Our code follows basic_echo_callback_extended.

What's the difference between handle_message/1 and handle_message/2 ? Do we need to add a handle_message/1 in code basic_echo_callback_extended module?

vinoski commented 1 month ago

Ok, since you're using the extended example, do you have a handle_message/2 that returns a close tuple, similar to the one in the example?

The handle_message/1 function gets only a message as an argument, whereas handle_message/2 gets a message and the callback module state as arguments.

yaocl commented 1 month ago

We had found the problem source comes from https://github.com/erlyaws/yaws/blob/0c1d25e59850e5cb7fcc3f9f058af3e3997c0703/src/yaws.erl#L2736

yaws tried to get all http headers.
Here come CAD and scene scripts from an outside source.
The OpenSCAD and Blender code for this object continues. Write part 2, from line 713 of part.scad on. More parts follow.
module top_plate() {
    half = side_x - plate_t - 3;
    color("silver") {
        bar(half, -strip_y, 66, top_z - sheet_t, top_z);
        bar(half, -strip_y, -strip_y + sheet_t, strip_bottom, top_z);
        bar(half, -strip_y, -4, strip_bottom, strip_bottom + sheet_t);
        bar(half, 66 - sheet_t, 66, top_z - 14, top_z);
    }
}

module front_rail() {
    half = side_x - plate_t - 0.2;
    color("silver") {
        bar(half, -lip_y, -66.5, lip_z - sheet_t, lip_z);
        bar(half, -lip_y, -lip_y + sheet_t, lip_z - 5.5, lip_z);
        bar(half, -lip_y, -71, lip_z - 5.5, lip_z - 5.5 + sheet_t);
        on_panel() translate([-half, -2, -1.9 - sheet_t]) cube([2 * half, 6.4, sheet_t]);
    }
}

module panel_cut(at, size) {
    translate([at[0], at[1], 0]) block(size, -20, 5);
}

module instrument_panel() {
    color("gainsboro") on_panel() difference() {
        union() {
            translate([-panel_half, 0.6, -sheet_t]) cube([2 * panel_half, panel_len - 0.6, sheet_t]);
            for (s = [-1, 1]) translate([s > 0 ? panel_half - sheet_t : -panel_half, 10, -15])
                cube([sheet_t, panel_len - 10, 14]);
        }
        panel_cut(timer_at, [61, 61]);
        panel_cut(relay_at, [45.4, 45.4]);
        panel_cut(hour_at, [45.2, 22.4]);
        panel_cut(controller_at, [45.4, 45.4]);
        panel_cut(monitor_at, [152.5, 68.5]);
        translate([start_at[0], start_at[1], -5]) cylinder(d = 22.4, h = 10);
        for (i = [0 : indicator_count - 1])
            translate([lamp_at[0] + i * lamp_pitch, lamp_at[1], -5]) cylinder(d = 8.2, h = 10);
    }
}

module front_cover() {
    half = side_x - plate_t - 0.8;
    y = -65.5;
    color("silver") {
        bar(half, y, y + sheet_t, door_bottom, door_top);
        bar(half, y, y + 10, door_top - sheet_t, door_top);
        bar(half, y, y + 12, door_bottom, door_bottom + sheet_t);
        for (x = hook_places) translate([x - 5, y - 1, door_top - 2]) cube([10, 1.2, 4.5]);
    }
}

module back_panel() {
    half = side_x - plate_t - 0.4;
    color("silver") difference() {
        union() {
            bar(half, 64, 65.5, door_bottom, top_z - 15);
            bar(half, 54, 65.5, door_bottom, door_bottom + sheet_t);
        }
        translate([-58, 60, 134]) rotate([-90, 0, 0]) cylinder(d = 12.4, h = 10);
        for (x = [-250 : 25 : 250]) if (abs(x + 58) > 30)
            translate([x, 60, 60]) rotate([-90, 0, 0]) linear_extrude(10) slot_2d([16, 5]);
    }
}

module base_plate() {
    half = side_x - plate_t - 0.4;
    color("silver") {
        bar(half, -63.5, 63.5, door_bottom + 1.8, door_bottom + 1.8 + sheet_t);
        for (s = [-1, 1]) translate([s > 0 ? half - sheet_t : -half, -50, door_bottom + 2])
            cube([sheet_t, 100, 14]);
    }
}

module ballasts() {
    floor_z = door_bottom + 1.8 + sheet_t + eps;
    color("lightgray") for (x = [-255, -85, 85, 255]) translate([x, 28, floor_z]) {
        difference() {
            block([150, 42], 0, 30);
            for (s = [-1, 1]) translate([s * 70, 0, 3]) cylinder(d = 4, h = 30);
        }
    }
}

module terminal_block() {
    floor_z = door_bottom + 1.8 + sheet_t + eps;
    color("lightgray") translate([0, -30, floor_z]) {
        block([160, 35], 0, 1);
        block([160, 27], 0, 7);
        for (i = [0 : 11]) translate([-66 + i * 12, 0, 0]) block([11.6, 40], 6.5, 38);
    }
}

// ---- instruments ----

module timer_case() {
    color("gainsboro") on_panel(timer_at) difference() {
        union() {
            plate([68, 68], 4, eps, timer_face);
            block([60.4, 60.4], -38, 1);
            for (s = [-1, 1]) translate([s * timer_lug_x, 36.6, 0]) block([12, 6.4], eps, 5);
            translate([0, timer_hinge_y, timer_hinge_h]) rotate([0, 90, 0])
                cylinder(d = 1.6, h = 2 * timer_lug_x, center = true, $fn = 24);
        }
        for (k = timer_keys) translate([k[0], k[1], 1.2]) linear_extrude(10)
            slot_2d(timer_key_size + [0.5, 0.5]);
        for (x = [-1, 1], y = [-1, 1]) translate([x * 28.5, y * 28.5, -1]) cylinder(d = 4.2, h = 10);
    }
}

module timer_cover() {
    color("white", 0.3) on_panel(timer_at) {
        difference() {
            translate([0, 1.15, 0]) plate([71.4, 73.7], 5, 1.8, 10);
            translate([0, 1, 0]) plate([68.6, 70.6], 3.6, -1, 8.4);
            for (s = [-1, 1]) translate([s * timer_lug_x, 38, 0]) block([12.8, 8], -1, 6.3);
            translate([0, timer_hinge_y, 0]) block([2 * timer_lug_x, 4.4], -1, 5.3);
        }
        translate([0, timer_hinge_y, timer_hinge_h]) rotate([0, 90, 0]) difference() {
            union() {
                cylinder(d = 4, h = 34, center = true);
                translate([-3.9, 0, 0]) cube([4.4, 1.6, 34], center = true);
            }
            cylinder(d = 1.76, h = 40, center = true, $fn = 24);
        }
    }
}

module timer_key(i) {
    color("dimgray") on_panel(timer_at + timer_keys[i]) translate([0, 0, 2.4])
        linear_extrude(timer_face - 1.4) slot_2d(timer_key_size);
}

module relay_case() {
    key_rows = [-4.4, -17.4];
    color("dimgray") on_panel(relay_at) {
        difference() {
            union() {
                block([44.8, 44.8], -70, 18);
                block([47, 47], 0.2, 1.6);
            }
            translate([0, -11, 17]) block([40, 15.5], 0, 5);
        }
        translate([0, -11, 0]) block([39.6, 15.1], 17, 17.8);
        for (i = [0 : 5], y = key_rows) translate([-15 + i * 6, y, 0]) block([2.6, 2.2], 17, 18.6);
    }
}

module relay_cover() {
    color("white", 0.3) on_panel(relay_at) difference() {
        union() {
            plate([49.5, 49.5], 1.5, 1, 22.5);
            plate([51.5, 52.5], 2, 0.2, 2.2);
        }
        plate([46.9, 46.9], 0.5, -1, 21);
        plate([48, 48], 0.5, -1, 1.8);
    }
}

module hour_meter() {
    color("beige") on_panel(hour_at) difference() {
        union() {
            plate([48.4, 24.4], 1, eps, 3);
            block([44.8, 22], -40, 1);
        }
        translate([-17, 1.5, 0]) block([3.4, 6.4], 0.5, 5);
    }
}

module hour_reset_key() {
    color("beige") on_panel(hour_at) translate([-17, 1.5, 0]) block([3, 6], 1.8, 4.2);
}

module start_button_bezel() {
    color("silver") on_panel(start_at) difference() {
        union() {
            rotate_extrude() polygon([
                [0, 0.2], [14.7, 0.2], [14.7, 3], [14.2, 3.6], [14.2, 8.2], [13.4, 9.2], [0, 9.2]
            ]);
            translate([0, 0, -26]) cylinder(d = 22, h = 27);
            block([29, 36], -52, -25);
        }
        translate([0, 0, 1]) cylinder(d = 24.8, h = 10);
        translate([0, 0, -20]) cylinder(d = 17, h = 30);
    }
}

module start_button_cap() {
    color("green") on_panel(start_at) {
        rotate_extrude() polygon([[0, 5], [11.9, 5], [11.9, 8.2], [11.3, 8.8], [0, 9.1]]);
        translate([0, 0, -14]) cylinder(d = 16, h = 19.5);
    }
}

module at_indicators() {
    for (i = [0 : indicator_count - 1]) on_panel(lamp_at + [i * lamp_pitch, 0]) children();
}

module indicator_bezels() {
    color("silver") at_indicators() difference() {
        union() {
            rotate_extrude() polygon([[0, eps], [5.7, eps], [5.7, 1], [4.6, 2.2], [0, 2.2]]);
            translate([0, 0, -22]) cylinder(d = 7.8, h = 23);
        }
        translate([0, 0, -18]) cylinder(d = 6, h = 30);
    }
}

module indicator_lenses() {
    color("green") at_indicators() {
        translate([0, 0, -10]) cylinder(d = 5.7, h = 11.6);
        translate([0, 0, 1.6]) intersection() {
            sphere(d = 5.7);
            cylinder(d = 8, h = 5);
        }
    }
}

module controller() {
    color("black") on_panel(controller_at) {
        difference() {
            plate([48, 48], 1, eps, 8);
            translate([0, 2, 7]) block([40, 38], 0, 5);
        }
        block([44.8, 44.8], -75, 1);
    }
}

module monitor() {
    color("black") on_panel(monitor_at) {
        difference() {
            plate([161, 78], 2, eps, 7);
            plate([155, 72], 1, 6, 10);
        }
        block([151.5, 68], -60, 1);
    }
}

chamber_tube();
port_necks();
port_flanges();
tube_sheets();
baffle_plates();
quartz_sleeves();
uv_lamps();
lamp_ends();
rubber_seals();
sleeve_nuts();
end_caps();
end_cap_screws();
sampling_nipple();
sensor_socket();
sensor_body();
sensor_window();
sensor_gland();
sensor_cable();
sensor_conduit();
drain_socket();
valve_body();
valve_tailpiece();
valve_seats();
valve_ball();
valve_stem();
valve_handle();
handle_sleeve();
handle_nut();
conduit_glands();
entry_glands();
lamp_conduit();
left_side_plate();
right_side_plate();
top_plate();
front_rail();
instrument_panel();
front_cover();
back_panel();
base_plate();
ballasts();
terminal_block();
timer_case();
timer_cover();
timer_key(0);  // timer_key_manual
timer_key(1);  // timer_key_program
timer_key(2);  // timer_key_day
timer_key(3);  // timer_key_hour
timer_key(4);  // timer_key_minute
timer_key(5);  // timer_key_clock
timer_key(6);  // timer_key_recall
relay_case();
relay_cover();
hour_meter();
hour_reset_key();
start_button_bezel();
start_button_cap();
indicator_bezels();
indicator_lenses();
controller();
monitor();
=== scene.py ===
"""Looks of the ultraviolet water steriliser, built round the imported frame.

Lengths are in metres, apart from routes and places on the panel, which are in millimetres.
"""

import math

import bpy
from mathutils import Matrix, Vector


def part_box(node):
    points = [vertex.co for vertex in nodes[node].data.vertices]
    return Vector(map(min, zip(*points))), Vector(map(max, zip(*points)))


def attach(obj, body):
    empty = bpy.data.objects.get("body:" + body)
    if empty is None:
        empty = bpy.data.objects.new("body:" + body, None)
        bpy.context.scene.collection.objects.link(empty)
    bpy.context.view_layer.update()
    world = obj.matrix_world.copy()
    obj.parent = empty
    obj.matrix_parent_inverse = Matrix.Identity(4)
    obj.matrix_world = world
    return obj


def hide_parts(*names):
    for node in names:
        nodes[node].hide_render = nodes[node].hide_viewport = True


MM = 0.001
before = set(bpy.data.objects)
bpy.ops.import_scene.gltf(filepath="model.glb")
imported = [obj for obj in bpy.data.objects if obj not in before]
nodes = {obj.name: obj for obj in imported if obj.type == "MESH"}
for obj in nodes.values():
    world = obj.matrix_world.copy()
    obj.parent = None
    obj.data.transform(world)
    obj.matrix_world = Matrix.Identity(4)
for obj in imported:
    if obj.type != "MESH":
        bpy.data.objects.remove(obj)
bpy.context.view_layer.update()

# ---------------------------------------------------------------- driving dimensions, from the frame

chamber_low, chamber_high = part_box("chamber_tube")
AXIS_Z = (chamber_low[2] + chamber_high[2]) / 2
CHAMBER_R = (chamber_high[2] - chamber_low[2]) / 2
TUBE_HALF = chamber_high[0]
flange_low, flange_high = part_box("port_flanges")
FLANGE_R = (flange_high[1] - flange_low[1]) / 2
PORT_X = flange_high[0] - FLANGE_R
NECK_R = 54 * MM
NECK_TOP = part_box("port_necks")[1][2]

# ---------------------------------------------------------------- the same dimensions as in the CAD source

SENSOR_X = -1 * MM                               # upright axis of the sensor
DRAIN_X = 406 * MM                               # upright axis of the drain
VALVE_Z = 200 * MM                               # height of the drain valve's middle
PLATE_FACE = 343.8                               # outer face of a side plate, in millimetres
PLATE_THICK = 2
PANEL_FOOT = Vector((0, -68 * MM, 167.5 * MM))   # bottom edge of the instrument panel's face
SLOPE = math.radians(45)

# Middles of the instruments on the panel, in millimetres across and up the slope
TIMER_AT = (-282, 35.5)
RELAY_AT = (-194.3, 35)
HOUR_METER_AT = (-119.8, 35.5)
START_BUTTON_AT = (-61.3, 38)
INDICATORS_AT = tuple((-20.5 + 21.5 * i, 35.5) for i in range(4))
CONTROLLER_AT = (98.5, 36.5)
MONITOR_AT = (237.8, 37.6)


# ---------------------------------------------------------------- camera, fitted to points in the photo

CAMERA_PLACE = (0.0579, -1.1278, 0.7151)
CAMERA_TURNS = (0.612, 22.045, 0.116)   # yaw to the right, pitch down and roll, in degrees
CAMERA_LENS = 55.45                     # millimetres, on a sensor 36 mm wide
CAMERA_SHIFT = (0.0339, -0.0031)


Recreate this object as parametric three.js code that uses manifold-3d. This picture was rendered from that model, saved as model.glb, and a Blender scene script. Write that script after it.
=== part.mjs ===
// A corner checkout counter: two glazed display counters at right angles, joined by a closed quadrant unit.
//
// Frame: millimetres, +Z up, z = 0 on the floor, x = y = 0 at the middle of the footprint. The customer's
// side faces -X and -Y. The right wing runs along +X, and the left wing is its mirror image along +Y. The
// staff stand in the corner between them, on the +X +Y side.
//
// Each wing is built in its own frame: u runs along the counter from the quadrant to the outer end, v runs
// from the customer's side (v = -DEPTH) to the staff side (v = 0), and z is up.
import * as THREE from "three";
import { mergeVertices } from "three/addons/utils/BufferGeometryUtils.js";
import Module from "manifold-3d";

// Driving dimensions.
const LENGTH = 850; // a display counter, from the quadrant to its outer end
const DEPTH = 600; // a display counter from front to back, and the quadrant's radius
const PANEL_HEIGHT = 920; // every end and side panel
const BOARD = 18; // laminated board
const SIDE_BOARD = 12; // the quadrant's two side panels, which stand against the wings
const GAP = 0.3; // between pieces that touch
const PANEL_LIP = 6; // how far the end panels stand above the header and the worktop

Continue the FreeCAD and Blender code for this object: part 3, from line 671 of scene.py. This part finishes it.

When it invokes do_recv as Count =:= 0, but do_recv returns nothing. It looks like gen_tcp:recv in do_recv does not timeout and return error.

http_collect_headers(CliSock, Req, H, SSL, Count) when Count < 1000 ->
    setopts(CliSock, [{packet, httph}, {packet_size, 16#4000}], SSL),
    Recv = do_recv(CliSock, 0, SSL),

The problem is not about websocket. It's caused by haproxy regular httpchk to check if the server is alive. And the problem is not happened immediately when the server starts. We've tried to decrease the httpchk interval from 5 seconds to 200ms in two servers. Sometimes it happened after 1 hour and sometimes 2 or 3 hours.

Some posts suggest to use prim_inet:recv but prim_* modules are internal modules in erlang SDK.

vinoski commented 1 month ago

But surely httpchk is sending a legal http request? It seems to send an OPTIONS request by default, which Yaws can handle. It would be interesting to enable Yaws traffic tracing to see what it's receiving. You can do that either by passing -t to yaws when you run it, or by configuring trace = traffic in the global part of your yaws.conf file. Traces will be sent to trace log files, siblings of other regular Yaws log files. Alternatively you can trace only HTTP traffic with -T or with trace = http.